Originally published: June 16, 2010
Last updated: June 16, 2010 - 3:28pm
[Commentary] The wireless industry -- AT&T, Sprint, Verizon and T-Mobile -- needs some ground rules that make clear they are common carriers that get the right to rent the airwaves by abiding by fair rules. Right now, they play by their own rules.
You only get a single device, one that has to be pre-approved by the carrier. The device is almost always locked down. If you manage to pry its OS open enough to install software, you void your warranty. If you care to use your 3G connection occasionally as a modem for your laptop, be prepared to pay $30 extra a month — or hack the device and (see above) void your warranty.
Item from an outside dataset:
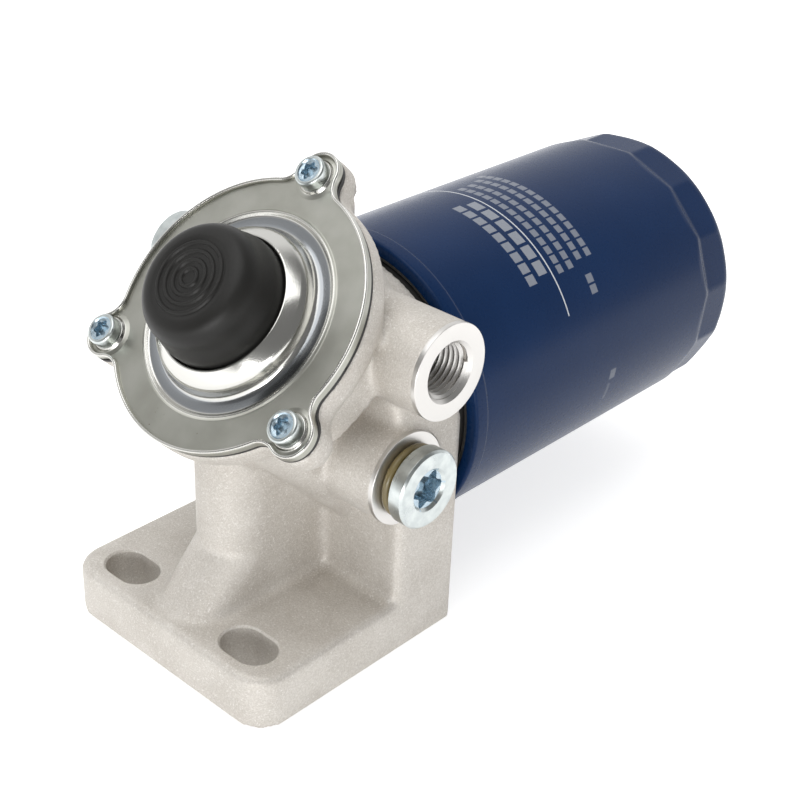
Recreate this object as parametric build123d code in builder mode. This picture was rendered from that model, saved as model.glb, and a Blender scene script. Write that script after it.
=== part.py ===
"""Diesel fuel filter: a cast head with a hand primer on top and a spin-on can on its side.

Origin: midway between the two mounting slots, on the foot's flat underside.
+X runs along the can's axis, away from the head. +Z is up, away from the foot.
"""
from build123d import *
from math import cos, radians, sin, sqrt
import os

os.makedirs("parts", exist_ok=True)

# Foot of the head
foot_width = 74.0
foot_thickness = 14.5
foot_overhang = 10.0
foot_corner_radius = 9.0
foot_edge_radius = 2.0
slot_spacing = 45.0
slot_width = 11.0
slot_length = 16.0

# Seat wall that carries the can
seat_distance = 58.0
wall_thickness = 21.0
wall_edge_radius = 3.0
can_axis_height = 57.0
seat_channel_inner = 12.5
seat_land = 2.5
seat_channel_depth = 4.0

# Column and core between the foot, the wall and the primer
column_width = 20.6
column_nose = 16.5
column_foot_nose = 3.9
column_slope_top = 28.3
column_top = 60.0
root_radius = 2.4
core_width = 44.0
core_above_axis = 14.5
core_below_axis = 28.0
core_radius = 6.0

# Hand primer: its axis leans back in the plane of symmetry
primer_tilt = 44.0
primer_x = 17.65
primer_z = 90.15
flange_radius = 36.4
flange_thickness = 5.5
ear_circle_radius = 38.0
ear_radius = 7.0
ear_blend = 4.0
ear_rib_end = 50.0
screw_count = 3
chamber_radius = 27.0
chamber_wall = 4.0
chamber_depth = 15.0
chamber_floor_thickness = 5.0

# Primer cover, pressed from sheet
cover_sheet = 1.2
cover_margin = 1.1
cover_lip_height = 1.0
bead_radius = 25.8
bead_height = 0.5
bead_width = 1.2
channel_radius = 21.8
channel_depth = 0.3
bell_radius = 20.6
bell_height = 3.4
press_radius = 1.5
neck_radius = 17.2
neck_height = 6.7
pad_radius = 5.8
pad_height = 0.9
pad_taper = 50.0

# Diaphragm with its two clamp plates, rod and button
diaphragm_thickness = 1.0
diaphragm_margin = 0.5
fold_inner = 19.0
fold_outer = 26.9
fold_depth = 2.6
plate_thickness = 1.2
plate_radius = 18.0
plate_step = 1.0
rod_radius = 3.0
rod_collar_radius = 5.0
rod_collar_height = 1.5
rod_head_radius = 4.2
rod_head_height = 1.2
rod_reach = 14.5
button_radius = 16.7
button_skirt = 4.0
button_skirt_top = 8.5
button_waist_radius = 15.9
button_waist_height = 12.2
button_shoulder_radius = 15.3
button_shoulder_height = 15.6
button_round_radius = 13.4
button_round_height = 18.5
button_crown_radius = 9.6
button_height = 19.4
button_wall = 2.4
button_boss_radius = 5.4
ring_count = 4
ring_pitch = 2.2
ring_section = 0.4
fit_gap = 0.05
pick_margin = 0.1

# Return spring under the diaphragm
spring_wire = 1.4
spring_radius = 5.9
spring_turns = 3.5
spring_gap = 0.05

# Check valves in the chamber floor
valve_radius = 4.8
valve_seat_thickness = 2.0
valve_hole_radius = 0.9
valve_hole_circle_radius = 2.9
valve_hole_count = 4
umbrella_radius = 4.2
umbrella_height = 1.3
umbrella_taper = 55.0
valve_stem_radius = 1.1
valve_bulb_radius = 1.5
valve_bulb_height = 1.2
valve_bulb_taper = 20.0
valve_space = 4.0
inlet_valve_offset = 13.0
outlet_valve_drop = 3.0
outlet_valve_side = 14.0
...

If you want to switch devices, you'll often be forced to 'upgrade' to a more expensive plan, even if your current plan offers unlimited data. For instance, Sprint has tens of thousands of users using its old friends-of-a-employee plan, known as SERO, which offered unlimited data on its best smartphones. Unhappy with the bargain it struck, the company refuses to let those customers upgrade to new devices -- even if they buy the devices for full price. Any device that runs on these carrier's networks must be approved by the carriers. The wireless industry defends itself, saying that it's changed its ways. Long notorious for crippling their phones and strangling app developers who wanted access to their devices, the carriers have loosened their policies, since AT&T made its fateful deal with Apple, which ripped control of the device out of AT&T's hands. The result showed to the world how the wireless industry had purposely crippled cell phones to boost their bottom lines, customers be damned. Now, the Federal Communications Commission, which is mulling more official net-neutrality rules, has the chance to finish the job Apple started, but couldn't bring itself to finish -- removing the carriers stranglehold over mobile devices.